Next up is @micheletitolo on how to successfully operate microservices, continuing the theme @adam7mck and I started on microservice observability. #QConNYC
"What I noticed is that nobody really defined what a microservice is, yet we've been hearing about distributed systems... microservices are a distributed system." -- @micheletitolo#QConNYC
We do it for speed, safety, and to cut costs, even though there are sometimes costs associated with getting started. #QConNYC
We all start off with all the pretty straight-looking lines, but it winds up getting messy over time. The more pieces and connections you add, something will probably go wrong. #QConNYC
How do we figure out when something goes wrong? And once you've figured it out, how do you fix the problems. We have new challenges we didn't have even in a monolithic world. #QConNYC
They're about more than the size of the application. You need an ecosystem. We need to adapt our applications and or infrastructure. #QConNYC
If your infra and tooling and deploys aren't there, you'll always be playing catchup. Like having your deploys take hours. #QConNYC
Three key areas to create that foundation: Deployment, Scaling, and Debugging. #QConNYC
What are the deployment best practices? Small changes, frequent releases, and consistent releases that are standardized and have supported tooling (no manual releases). #QConNYC
Limit your number of special snowflakes.
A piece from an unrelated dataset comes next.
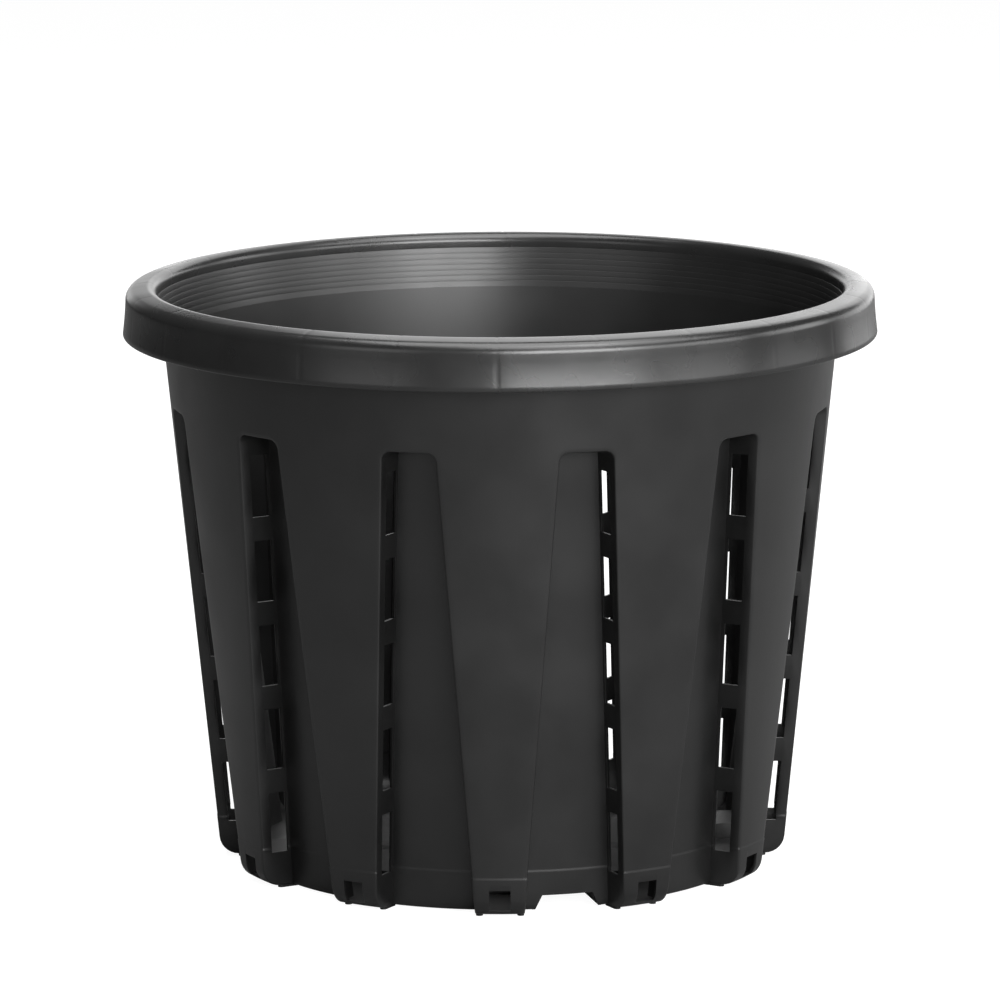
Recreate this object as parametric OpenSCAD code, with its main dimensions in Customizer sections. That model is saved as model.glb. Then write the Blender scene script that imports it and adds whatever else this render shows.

Two quickly leads to three or four. People see what things you allow to happen inside your system. #QConNYC
Invest in your deployment tooling. Automate as much as possible, don't have humans touching your deploys. #QConNYC
Do staged deployments, so that you can feel confident that things are going right. Canarying requires having a routing service upstream, and deploying to an instance serving a small percentage of traffic first. #QConNYC
And then you roll out to more and more servers, and then the old version is gone. You know that it can handle your production traffic/ecosystem and everything is good. #QConNYC
The other alternative is blue/green or red/black, which has two parallel deployments of the application and duplicates the entire environment. It costs twice as much to do. #QConNYC
We do a cutover between the old and new systems.
Both of these techniques allow doing automatic rollbacks. How do we know whether a deployment is successful? #QConNYC
We need to have features and tools to validate the success of our system -- not just the one service. Robust unit/integration tests are needed.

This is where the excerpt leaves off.